These 3 hidden struggles in labor market may push Fed to jumbo rate cut: Jefferies

Published 05/09/2025, 22:50

Investing.com -- Signs are mounting that the U.S. labor market is showing deeper cracks as Friday’s weak payrolls data pointed to broader weakness just around the corner. Jefferies economists flag three key warning signals: rising permanent job losses, a surge in young people dropping out of the labor force, and stubbornly high underemployment. Together, these trends suggest the Federal Reserve may need to consider a more aggressive rate cut, potentially echoing last year’s jumbo 50 basis point move.

Nonfarm payrolls increased by just 22,000 jobs in August, far below expectations, while the unemployment rate rose to 4.3% from 4.2% the prior month. While the headlines number show "little sign of slack building to the point that warrants significant concern... a deeper read into some of the underlying details of the Household Survey show more concerning signs of weakness than the headline data," Jefferies economists warned in a recent note.

1. Equilibrium labor market masking major struggles for job seekers

The ’no-hire/no-fire,’ which refers to a labor market situation where employers are neither hiring many new workers nor firing many existing employees, "looks like ’equilibrium’ or ’balance’ if you have a job, but if you don’t have a job, it looks terrible," they said, underscoring the serious struggles for job seekers. For those who are unemployed or trying to enter the workforce, it means few new job openings are available, making it very difficult to find work. 

For younger workers aged between 20 to 24 years, the unemployment rate climbed to 9.1% in August, and if those who have left the labor force but want jobs were included, the rate would jump to a concerning 12.7%, they added.

2. Permanent job losers on the up, and up.  

The challenges of finding a new job is making a dent on job stability. The percentage of permanent job losers as a share of the labor force has increased to 1.1% from 0.7% in mid-2022, signaling that more workers are facing long-term unemployment. While the broader U-6 unemployment measure, which includes discouraged and underemployed workers, rose to 8.1% in August, substantially above its cycle low of 6.6% from December 2022 and the highest level over this time as well.
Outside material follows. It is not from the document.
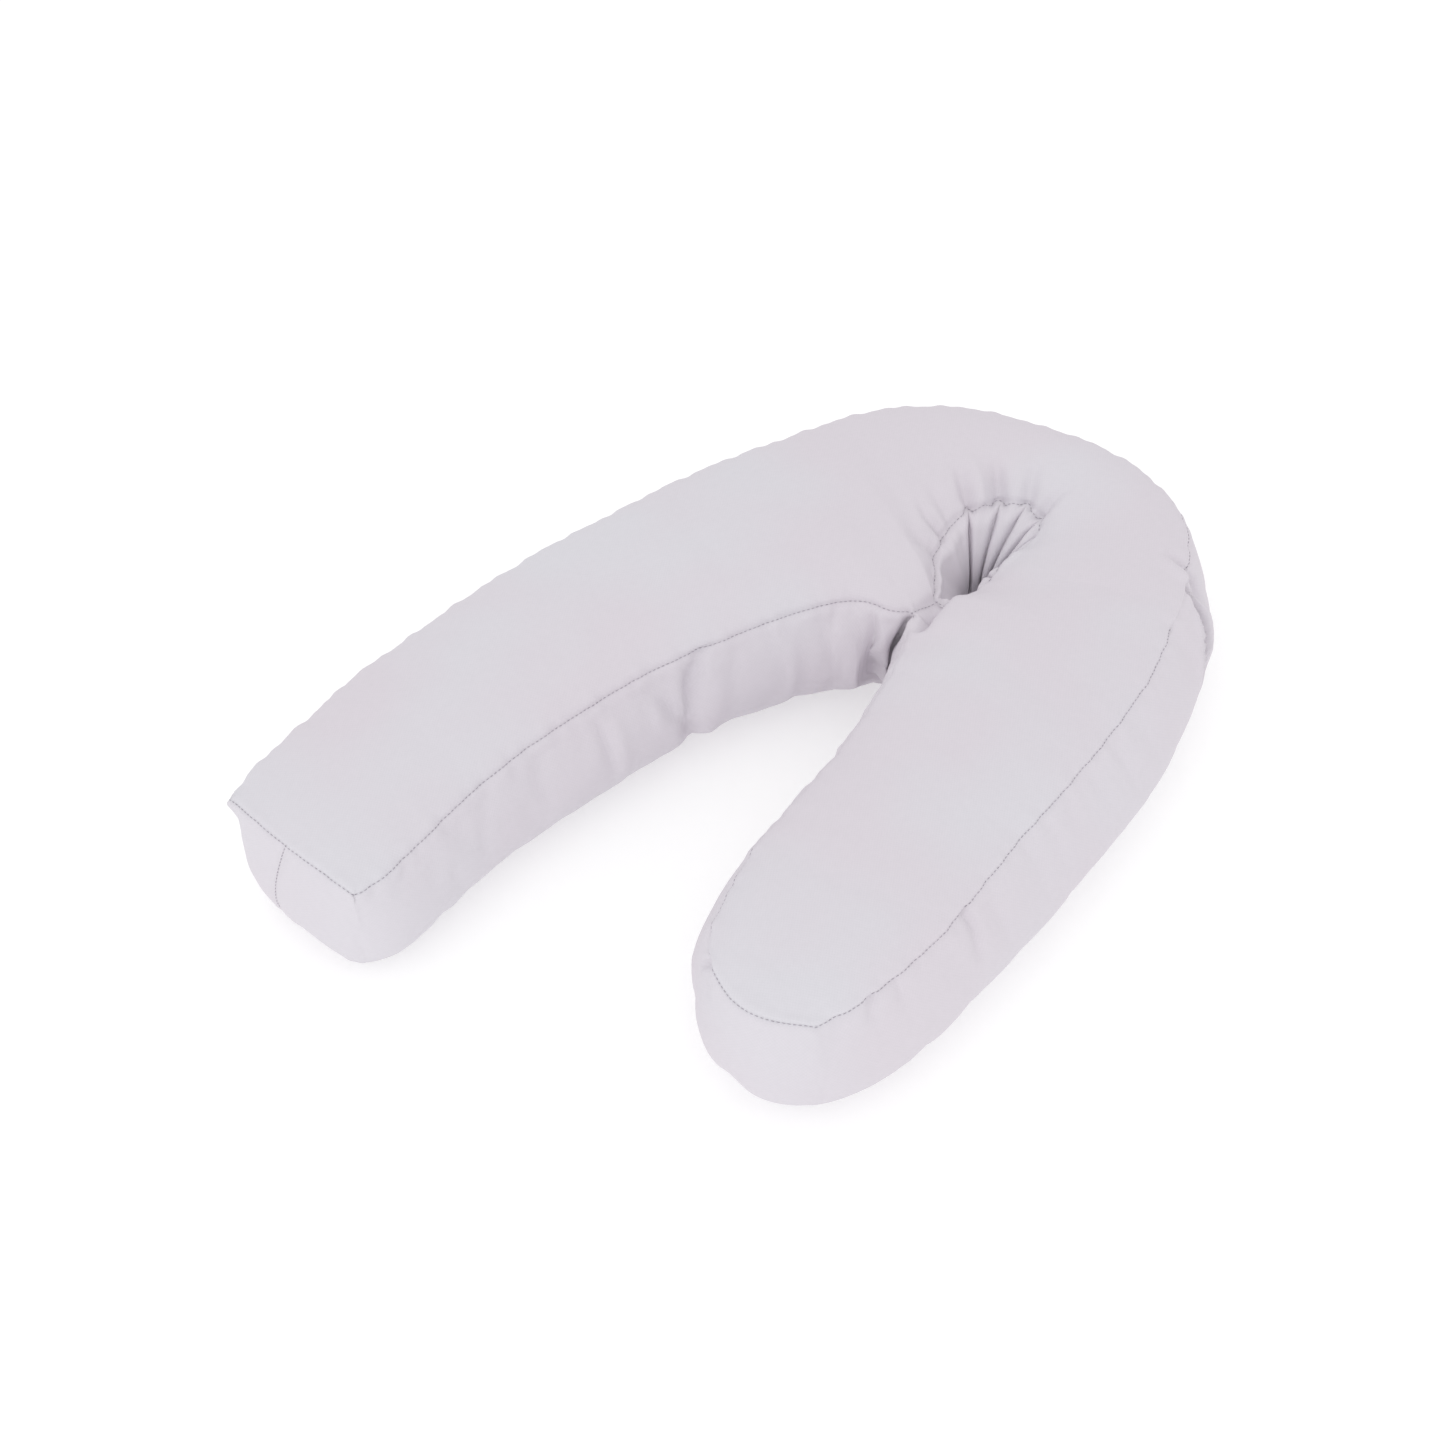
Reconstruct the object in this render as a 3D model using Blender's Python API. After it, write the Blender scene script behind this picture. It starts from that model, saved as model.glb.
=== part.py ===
"""Side-sleeper body pillow with an ear hole, lying flat: one filled, boxed cloth body.

A U of two unlike arms. The long arm ends square, the short arm ends round, and the inner edges
of both arms are sewn together for a short stretch, which parts the slot between the arms from the
ear hole in the bend. A top panel and a bottom panel of the same outline are joined by a side
band, which swells out between its two seams. Metres, +Z up, origin at the middle of the
footprint on the surface the pillow lies on.
"""
import math

import bmesh
import bpy
import numpy as np

MM = 0.001

LOWER_SEAM_HEIGHT = 8.0      # the lower seam hangs clear of the surface, mm
LOWER_TUCK = 6.0             # how far the lower seam is drawn in under the swollen band, mm
RESTING_MARGIN = 22.0        # from the lower seam in to the part of the underside that lies flat, mm
CORNER_ROUNDING = 20.0       # how far either side of a sharp seam corner the band is rounded, mm
STEPS_PER_ROW = 2            # mesh lines to each row of the table below
FACES_ACROSS = 6             # faces across a panel
FACES_DOWN = 6               # faces down the side band

CLOTH_COLOUR = (0.708, 0.680, 0.723, 1.0)
CLOTH_ROUGHNESS = 0.9

# One row for each line across the top panel, from the square end of the long arm, round the
# bend, to the round end of the short arm. All in mm: both ends of the line on the top seam, how
# far the band swells out below each end, the height of the crown above the seam, and how far the
# middle of the line bows along the arm.
PANEL_COLUMNS = ("part", "inner_x", "inner_y", "inner_z", "outer_x", "outer_y", "outer_z",
                 "inner_swell", "outer_swell", "crown", "bow")
PANEL_ROWS = (
    ("square end", -301, 61, 95, -328, 173, 95, 20, 5, 6, -4),
    ("long arm", -279, 60, 95, -301, 187, 95, 20, 9, 11, -2),
    ("long arm", -240, 72, 95, -255, 202, 95, 18, 14, 14, -1),
    ("long arm", -195, 86, 95, -204, 217, 95, 19, 15, 15, 0),
    ("long arm", -145, 96, 95, -150, 227, 95, 23, 15, 15, 0),
    ("long arm", -95, 101, 95, -95, 236, 95, 25, 15, 15, 0),
    ("long arm", -45, 103, 95, -40, 241, 95, 23, 15, 15, 0),
    ("long arm", 5, 98, 95, 12, 242, 95, 19, 15, 15, 0),
    ("long arm", 50, 92, 95, 60, 242, 95, 23, 15, 15, 0),
    ("slot corner", 86, 84, 94, 100, 240, 95, 22, 15, 15, 0),
    ("slot corner", 109, 73, 93, 127, 237, 95, 15, 15, 15, 0),
    ("slot end", 120, 57, 91, 148, 234, 95, 5, 15, 15, 0),
    ("stitched", 133, 48, 88, 168, 231, 95, 0, 15, 15, 0),
    ("stitched", 157, 50, 87, 188, 228, 95, 0, 15, 15, 0),
    ("ear hole", 170, 63, 84, 204, 225, 95, 5, 15, 14, 0),
    ("ear hole", 182, 80, 86, 219, 221, 95, 10, 15, 13, 0),
    ("ear hole", 199, 94, 87, 238, 214, 95, 15, 15, 12, 0),
    ("ear hole", 221, 102, 87, 262, 200, 95, 16, 15, 12, 0),
    ("ear hole", 243, 99, 87, 290, 176, 95, 16, 14, 12, 0),
    ("ear hole", 260, 89, 87, 315, 139, 95, 16, 13, 12, 0),
    ("ear hole", 265, 74, 86, 336, 99, 95, 16, 12, 12, 0),
    ("ear hole", 257, 61, 84, 347, 56, 95, 16, 12, 12, 0),
    ("ear hole", 241, 55, 82, 342, 10, 95, 15, 16, 12, 0),
    ("ear hole", 221, 51, 81, 323, -22, 95, 13, 21, 13, 0),
    ("ear hole", 200, 46, 81, 297, -48, 95, 10, 23, 14, 0),
    ("ear hole", 177, 42, 83, 262, -72, 95, 6, 26, 15, 0),
    ("stitched", 157, 50, 87, 224, -95, 95, 0, 28, 15, 0),
    ("stitched", 133, 48, 88, 187, -111, 95, 0, 30, 15, 0),
    ("slot end", 119, 37, 90, 160, -121, 95, 3, 30, 15, 0),
    ("short arm", 97, 19, 94, 133, -130, 95, 8, 30, 15, 0),
    ("short arm", 59, -2, 95, 101, -140, 95, 10, 30, 15, 0),
    ("short arm", 12, -24, 95, 63, -151, 95, 12, 30, 15, 0),
    ("short arm", -33, -40, 95, 23, -165, 95, 13, 28, 15, 2),
    ("short arm", -78, -56, 95, -18, -179, 95, 14, 25, 15, 5),
    ("short arm", -112, -75, 95, -60, -188, 95, 16, 26, 14, 9),
    ("round end", -136, -91, 95, -98, -192, 95, 16, 25, 10, 15),
    ("round end", -150, -106, 95, -124, -189, 95, 11, 26, 5, 19),
)


def column(*names):
    """The named columns of the table, one row of numbers for each line across the panel."""
    places = [PANEL_COLUMNS.index(name) for name in names]
    return np.array([[row[place] for place in places] for row in PANEL_ROWS], dtype=float)


def smooth_curve(points, steps):
    """A Catmull-Rom curve through the points, with the given steps to each stretch."""
    ends = np.vstack([2 * points[0] - points[1], points, 2 * points[-1] - points[-2]])
    curve = []
    for before, start, end, after in zip(ends[:-3], ends[1:-2], ends[2:-1], ends[3:]):
        for step in range(steps):
            t = step / steps
            curve.append(0.5 * (2 * start + (end - before) * t
                                + (2 * before - 5 * start + 4 * end - after) * t ** 2
                                + (3 * start - before - 3 * end + after) * t ** 3))
    curve.append(points[-1])
    return np.array(curve)


def smooth_step(x):
    x = np.clip(x, 0.0, 1.0)
    return x * x * (3 - 2 * x)


def stitched_rows():
    """The four rows where the two arms' inner edges are sewn together."""
    return [place for place, row in enumerate(PANEL_ROWS) if row[0] == "stitched"]


def top_panel():
    """The top panel as a grid of points: lines across it by points along each line."""
    rows = column("inner_x", "inner_y", "inner_z")
    cuts = [0] + stitched_rows() + [len(rows) - 1]
    stretches = [smooth_curve(rows[start:end + 1], STEPS_PER_ROW)
                 for start, end in zip(cuts[:-1], cuts[1:])]
    inner = np.vstack([stretch[:-1] for stretch in stretches] + [rows[-1:]])
    outer = smooth_curve(column("outer_x", "outer_y", "outer_z"), STEPS_PER_ROW)
    crown, bow = smooth_curve(column("crown", "bow"), STEPS_PER_ROW).T

    across = np.linspace(0.0, 1.0, FACES_ACROSS + 1)
    panel = inner[:, None] * (1 - across[:, None]) + outer[:, None] * across[:, None]
    along = np.gradient((inner + outer) / 2, axis=0)[:, :2]
    along /= np.linalg.norm(along, axis=1)[:, None]
    panel[:, :, :2] += along[:, None] * (bow[:, None] * 4 * across * (1 - across))[:, :, None]
    panel[:, :, 2] += crown[:, None] * (1 - np.abs(2 * across - 1) ** 2.6)
    return panel


def seam_loops(lines, points):
    """Grid places round the outer seam and round the ear hole, solid on the right of both."""
    slot_start, hole_start, hole_end, slot_end = [row * STEPS_PER_ROW for row in stitched_rows()]
    last_line, last_point = lines - 1, points - 1
    outer = [(line, 0) for line in range(slot_start, 0, -1)]
    outer += [(0, point) for point in range(last_point)]
    outer += [(line, last_point) for line in range(last_line)]
    outer += [(last_line, point) for point in range(last_point, 0, -1)]
    outer += [(line, 0) for line in range(last_line, slot_end, -1)]
    hole = [(line, 0) for line in range(hole_end - 1, hole_start - 1, -1)]
    return outer, hole


def rounded(loop):
    """The closed loop with its corners rounded by two moving averages along its length."""
    steps = np.linalg.norm(np.roll(loop, -1, axis=0) - loop, axis=1)
    length = steps.sum()
    places = np.append(0.0, np.cumsum(steps))
    closed = np.vstack([loop, loop[:1]])
    samples = int(length / 2.0)
    even = np.arange(samples) * length / samples
    path = np.stack([np.interp(even, places, axis) for axis in closed.T], axis=1)
    reach = int(CORNER_ROUNDING * samples / length)
    for _ in range(2):
        path = sum(np.roll(path, shift, axis=0) for shift in range(-reach, reach + 1))
        path = path / (2 * reach + 1)
    path = np.vstack([path, path[:1]])
    even = np.append(even, length)
    return np.stack([np.interp(places[:-1], even, axis) for axis in path.T], axis=1)


def side_band(seam, swell):
    """Rings of the side band, from the top seam down to the lower seam."""
    soft = rounded(seam)
    ahead = (np.roll(soft, -1, axis=0) - np.roll(soft, 1, axis=0))[:, :2]
    ahead /= np.linalg.norm(ahead, axis=1)[:, None]
    outwards = np.stack([-ahead[:, 1], ahead[:, 0]], axis=1)
    rings = []
    for down in np.linspace(0.0, 1.0, FACES_DOWN + 1):
        blend = smooth_step(down / 0.4)
        ring = seam * (1 - blend) + soft * blend
        out = swell * math.sin(math.pi * down ** 1.25) ** 0.85
        out = out - LOWER_TUCK * smooth_step((down - 0.6) / 0.4)
        ring[:, :2] += outwards * out[:, None]
        ring[:, 2] = ring[:, 2] * (1 - down) + LOWER_SEAM_HEIGHT * down
        rings.append(ring)
    return rings


def underside_point(start, end, line, share):
    """A point of the underside, below the given line of the top panel."""
    straight = line[0] * (1 - share) + line[-1] * share
    place = start * (1 - share) + end * share
    place[:2] += (line[int(round(share * FACES_ACROSS))] - straight)[:2]
    from_seam = min(share, 1 - share) * np.linalg.norm((line[-1] - line[0])[:2])
    place[2] = LOWER_SEAM_HEIGHT * (1 - smooth_step(from_seam / RESTING_MARGIN))
    return place


def pillow_mesh():
    """The whole pillow as points in mm and four-sided faces turned outwards."""
    panel = top_panel()
    lines, points = panel.shape[:2]
    slot_start, hole_start, hole_end, slot_end = [row * STEPS_PER_ROW for row in stitched_rows()]
    swell = smooth_curve(column("inner_swell", "outer_swell"), STEPS_PER_ROW)
    verts, faces = [], []

    def add(place):
        verts.append(place)
        return len(verts) - 1

    def partner(line):
        """The line of the long arm whose inner end is sewn to this line of the short arm."""
        return slot_start + slot_end - line

    top = {}
    for line in range(lines):
        for point in range(points):
            sewn = point == 0 and hole_end <= line <= slot_end
            top[line, point] = top[partner(line), 0] if sewn else add(panel[line, point])

    bottom = {}
    for loop in seam_loops(lines, points):
        seam = np.array([panel[place] for place in loop])
        out = np.array([np.interp(point / (points - 1), (0, 1), swell[line])
                        for line, point in loop])
        ids = [[top[place] for place in loop]]
        ids += [[add(place) for place in ring] for ring in side_band(seam, out)[1:]]
        for upper, lower in zip(ids[:-1], ids[1:]):
            for here in range(len(loop)):
                ahead = (here + 1) % len(loop)
                faces.append((upper[here], upper[ahead], lower[ahead], lower[here]))
        bottom.update(zip(loop, ids[-1]))

    start, end = verts[bottom[slot_start, 0]], verts[bottom[hole_start, 0]]
    for line in range(slot_start + 1, hole_start):
        share = (line - slot_start) / (hole_start - slot_start)
        bottom[line, 0] = add(start * (1 - share) + end * share)
    for line in range(hole_end, slot_end + 1):
        bottom[line, 0] = bottom[partner(line), 0]
    for line in range(lines):
        start, end = verts[bottom[line, 0]], verts[bottom[line, points - 1]]
        for point in range(1, points - 1):
            if (line, point) not in bottom:
                share = point / (points - 1)
                bottom[line, point] = add(underside_point(start, end, panel[line], share))

    for line in range(lines - 1):
        for point in range(points - 1):
            ring = ((line, point), (line + 1, point), (line + 1, point + 1), (line, point + 1))
            faces.append([top[place] for place in ring])
            faces.append([bottom[place] for place in reversed(ring)])
    return np.array(verts), faces


def cloth_material():
    material = bpy.data.materials.new("pale woven cotton")
    material.use_nodes = True
    surface = material.node_tree.nodes["Principled BSDF"]
    surface.inputs["Base Color"].default_value = CLOTH_COLOUR
    surface.inputs["Roughness"].default_value = CLOTH_ROUGHNESS
    surface.inputs["Metallic"].default_value = 0.0
    return material


def add_pillow(collection):
    """The filled pillow, set down with the middle of its footprint on the origin."""
    verts, faces = pillow_mesh()
    low, high = verts.min(axis=0), verts.max(axis=0)
    middle = np.array([(low[0] + high[0]) / 2, (low[1] + high[1]) / 2, low[2]])
    mesh = bpy.data.meshes.new("pillow")
    shape = bmesh.new()
    corners = [shape.verts.new((place - middle) * MM) for place in verts]
    for face in faces:
        shape.faces.new([corners[corner] for corner in face])
    bmesh.ops.recalc_face_normals(shape, faces=shape.faces)
    bmesh.ops.triangulate(shape, faces=shape.faces)
    shape.to_mesh(mesh)
    shape.free()
    mesh.shade_smooth()
    mesh.materials.append(cloth_material())
    pillow = bpy.data.objects.new("pillow", mesh)
    collection.objects.link(pillow)
    return pillow


def main():
    for thing in list(bpy.data.objects):
        bpy.data.objects.remove(thing, do_unlink=True)
    collection = bpy.data.collections.new("body_pillow")
    bpy.context.scene.collection.children.link(collection)
    add_pillow(collection)


main()
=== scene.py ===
"""The finished look of a side-sleeper body pillow: filled cotton cover, seams and stitches."""
import math

import bmesh
import bpy
import numpy as np
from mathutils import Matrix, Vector


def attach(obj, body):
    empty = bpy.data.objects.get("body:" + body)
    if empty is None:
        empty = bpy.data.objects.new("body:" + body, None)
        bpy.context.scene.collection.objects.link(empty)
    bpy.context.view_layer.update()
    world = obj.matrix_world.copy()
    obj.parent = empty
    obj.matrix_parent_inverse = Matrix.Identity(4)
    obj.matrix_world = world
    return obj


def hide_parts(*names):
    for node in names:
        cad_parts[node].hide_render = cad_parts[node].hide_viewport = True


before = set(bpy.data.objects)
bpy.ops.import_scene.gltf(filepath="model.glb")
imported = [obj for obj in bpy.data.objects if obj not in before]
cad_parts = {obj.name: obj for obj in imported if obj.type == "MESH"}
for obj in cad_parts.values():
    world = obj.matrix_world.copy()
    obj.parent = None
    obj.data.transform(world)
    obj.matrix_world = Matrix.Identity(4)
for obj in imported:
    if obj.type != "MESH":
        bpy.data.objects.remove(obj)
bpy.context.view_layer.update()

MM = 0.001

# The tables below are in mm, measured from the pillow maker's own zero point. The middle of the
# footprint, which is the frame's origin, lies here in those measurements.
FOOTPRINT_MIDDLE = (13.23, 20.78)

# The mesh.
STEPS_PER_ROW = 8         # mesh lines to each row of the panel table
FACES_ACROSS = 20         # faces across a panel
FACES_DOWN = 18           # faces down a band
END_CROWDING = 0.09       # how much closer together the mesh lines are beside a seam

# The panels.
CROWN_FLATNESS = 2.6      # a higher number leaves a panel flatter in its middle
EDGE_ROLL = 4.0           # of the crown's height, how much rises right beside the seam
EDGE_ROLL_REACH = 6.0     # how far from the seam that rise is made
RESTING_MARGIN = 24.0     # from the lower seam in to the part of the underside that lies flat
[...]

3. Unemployment rate steady, but underemployment raises concerns

Although the headline unemployment rate appears relatively stable, signs point to a labor market where many workers remain underemployed or discouraged. The slowdown in hiring since mid-year reflects deeper structural challenges, including aging demographics, reduced immigration flow, deportations, and growing automation through AI. These factors are constraining new job creation and limiting full-time opportunities, leaving many workers stuck in part-time or less stable roles.

These underlying weaknesses, Jefferies cautions, justify a Federal Reserve rate cut-- or even a jumbo one at the Fed’s Sept. 16-17 meeting should the inflation data next week cooperate. While the odds of 50bps rate cut climbed, the prospect remains unlikely with just 8% of traders expect a jumbo cut this month, according to Investing.com’s Fed Rate Monitor Tool. 

“There is no argument against a 25 basis point rate cut in September at this point,” Jefferies said. "Fed officials probably ought to consider the downside momentum that is already present in many pockets of the labor market, and make a bigger cut with more dovish guidance," it added.